§ **REQUIRED WORK**: Tally up how many lines in the listing below contain the string "shows", and give only the total.

§ **SUPPLIED DATA**:
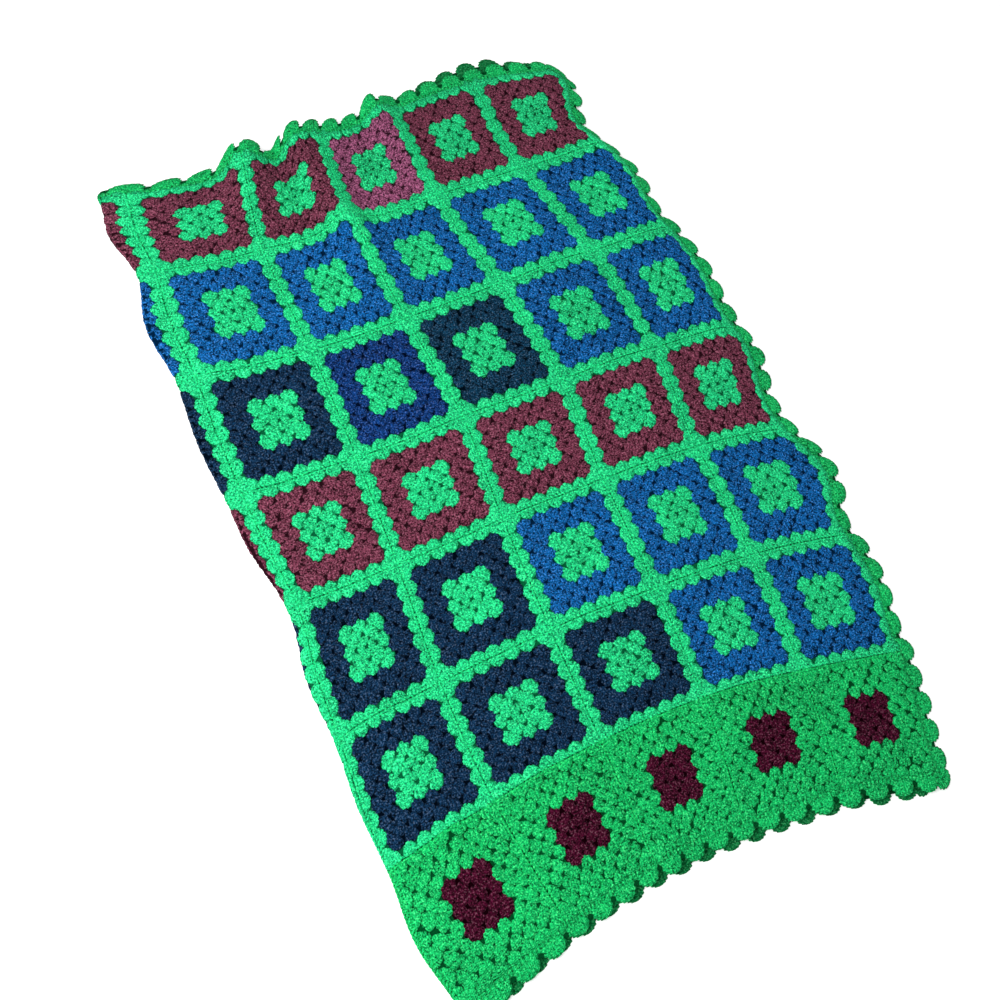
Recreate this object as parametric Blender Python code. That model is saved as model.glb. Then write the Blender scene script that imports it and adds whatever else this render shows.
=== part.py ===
"""Granny square blanket: ten by seven crocheted squares joined into one sheet with a shell
edging all round, folded once in half along its length and laid on a flat surface.

The sheet is modelled flat and then laid in its fold. Flat places are (across, down): metres
from the seam beside the fold, and from the far edge of the squares. Squares right of that seam
face up. Those left of it are turned under. Laid places are X to the right, Y away and Z up."""

import bmesh
import bpy
import numpy as np

# The flat blanket
COLUMNS = 10
ROWS = 7
SQUARE_WIDTH = 0.156
SQUARE_LENGTH = 0.172
SHEET_THICKNESS = 0.004
HALF = COLUMNS // 2

# The corner spaces of the rounds, cut through: one in each quarter of a square
SPACE_SIZE = 0.0055
SPACE_FROM_CENTRE = 0.033

# The shell edging
SHELLS_ACROSS = 37
SHELLS_DOWN = 31
SHELL_DEPTH = 0.024
SHELL_VALLEY = 0.007
SHELL_STEPS = (0.0, 0.2, 0.5, 0.8)
SHELL_ROUNDNESS = 0.7
CLEARANCE = 0.0007
BEND_CLEARANCE = 0.002

# The fold
LAYER_RISE = 0.007
FOLD_RADIUS = LAYER_RISE / 2
HALF_BEND = np.pi / 2 * FOLD_RADIUS
LOWER_HEIGHT = SHEET_THICKNESS / 2
NORMAL_STEP = 0.0004

# Where each seam between two rows lies, from the far edge of the squares to the near one, in mm.
# fold and turned: the X of the outer side of the fold, and how much of the next column it shows.
# last: the X of the last lengthwise seam. y0 to y5: the Y of the seam at lengthwise seams 0, 1,
# 2.5, 4 and 5. x1 to x4: how far it is pulled right there.
SEAM_COLUMNS = ("fold", "turned", "last", "y0", "y1", "y2_5", "y4", "y5", "x1", "x2_5", "x4")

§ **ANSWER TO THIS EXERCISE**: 2